--- start Dataset section ---

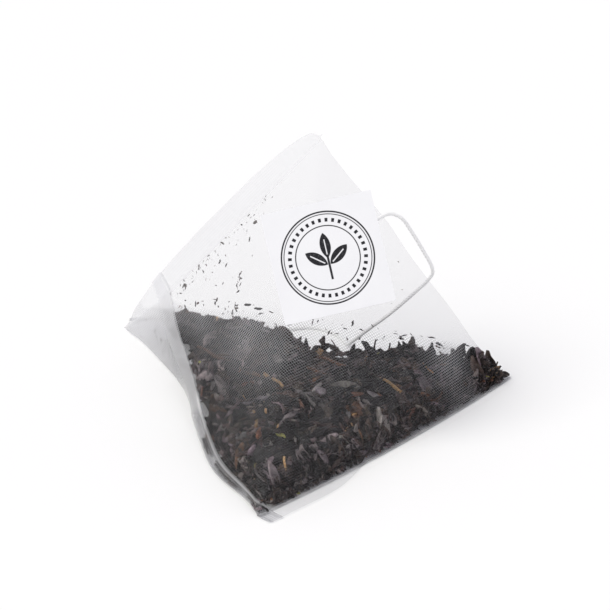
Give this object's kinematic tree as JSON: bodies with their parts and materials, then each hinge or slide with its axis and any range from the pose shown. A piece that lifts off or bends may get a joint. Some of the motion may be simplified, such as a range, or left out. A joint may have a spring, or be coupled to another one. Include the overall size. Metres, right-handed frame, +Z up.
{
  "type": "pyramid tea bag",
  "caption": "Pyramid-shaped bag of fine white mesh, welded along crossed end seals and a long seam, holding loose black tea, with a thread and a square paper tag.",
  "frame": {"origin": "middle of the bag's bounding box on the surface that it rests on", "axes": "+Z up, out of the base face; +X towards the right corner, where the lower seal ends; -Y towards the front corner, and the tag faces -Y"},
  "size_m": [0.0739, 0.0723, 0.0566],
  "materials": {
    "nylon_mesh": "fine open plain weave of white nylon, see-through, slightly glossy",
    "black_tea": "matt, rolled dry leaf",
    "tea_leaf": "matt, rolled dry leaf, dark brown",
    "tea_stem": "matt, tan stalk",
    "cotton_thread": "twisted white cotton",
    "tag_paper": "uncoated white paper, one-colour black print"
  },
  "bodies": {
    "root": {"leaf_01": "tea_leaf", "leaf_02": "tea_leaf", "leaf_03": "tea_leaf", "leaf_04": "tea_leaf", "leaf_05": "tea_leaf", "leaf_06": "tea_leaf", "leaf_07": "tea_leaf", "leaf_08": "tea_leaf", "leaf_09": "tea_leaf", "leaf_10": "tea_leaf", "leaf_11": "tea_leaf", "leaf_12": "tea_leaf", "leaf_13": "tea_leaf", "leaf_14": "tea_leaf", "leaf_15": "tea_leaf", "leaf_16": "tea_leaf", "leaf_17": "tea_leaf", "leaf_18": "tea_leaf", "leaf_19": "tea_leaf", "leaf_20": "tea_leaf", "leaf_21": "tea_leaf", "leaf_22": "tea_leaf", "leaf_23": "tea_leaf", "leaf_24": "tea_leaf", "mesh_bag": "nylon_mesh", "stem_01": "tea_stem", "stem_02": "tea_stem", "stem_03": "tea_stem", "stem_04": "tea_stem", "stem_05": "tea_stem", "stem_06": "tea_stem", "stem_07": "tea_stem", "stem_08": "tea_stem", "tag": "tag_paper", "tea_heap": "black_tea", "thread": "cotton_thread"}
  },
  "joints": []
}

--- end Dataset section ---

Instruction
Nothing should be changed: write out all of the data as is.

Final result
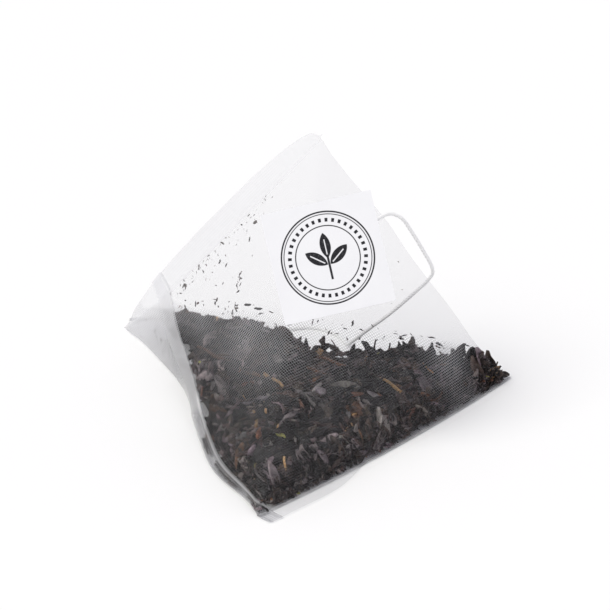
Give this object's kinematic tree as JSON: bodies with their parts and materials, then each hinge or slide with its axis and any range from the pose shown. A piece that lifts off or bends may get a joint. Some of the motion may be simplified, such as a range, or left out. A joint may have a spring, or be coupled to another one. Include the overall size. Metres, right-handed frame, +Z up.
{
  "type": "pyramid tea bag",
  "caption": "Pyramid-shaped bag of fine white mesh, welded along crossed end seals and a long seam, holding loose black tea, with a thread and a square paper tag.",
  "frame": {"origin": "middle of the bag's bounding box on the surface that it rests on", "axes": "+Z up, out of the base face; +X towards the right corner, where the lower seal ends; -Y towards the front corner, and the tag faces -Y"},
  "size_m": [0.0739, 0.0723, 0.0566],
  "materials": {
    "nylon_mesh": "fine open plain weave of white nylon, see-through, slightly glossy",
    "black_tea": "matt, rolled dry leaf",
    "tea_leaf": "matt, rolled dry leaf, dark brown",
    "tea_stem": "matt, tan stalk",
    "cotton_thread": "twisted white cotton",
    "tag_paper": "uncoated white paper, one-colour black print"
  },
  "bodies": {
    "root": {"leaf_01": "tea_leaf", "leaf_02": "tea_leaf", "leaf_03": "tea_leaf", "leaf_04": "tea_leaf", "leaf_05": "tea_leaf", "leaf_06": "tea_leaf", "leaf_07": "tea_leaf", "leaf_08": "tea_leaf", "leaf_09": "tea_leaf", "leaf_10": "tea_leaf", "leaf_11": "tea_leaf", "leaf_12": "tea_leaf", "leaf_13": "tea_leaf", "leaf_14": "tea_leaf", "leaf_15": "tea_leaf", "leaf_16": "tea_leaf", "leaf_17": "tea_leaf", "leaf_18": "tea_leaf", "leaf_19": "tea_leaf", "leaf_20": "tea_leaf", "leaf_21": "tea_leaf", "leaf_22": "tea_leaf", "leaf_23": "tea_leaf", "leaf_24": "tea_leaf", "mesh_bag": "nylon_mesh", "stem_01": "tea_stem", "stem_02": "tea_stem", "stem_03": "tea_stem", "stem_04": "tea_stem", "stem_05": "tea_stem", "stem_06": "tea_stem", "stem_07": "tea_stem", "stem_08": "tea_stem", "tag": "tag_paper", "tea_heap": "black_tea", "thread": "cotton_thread"}
  },
  "joints": []
}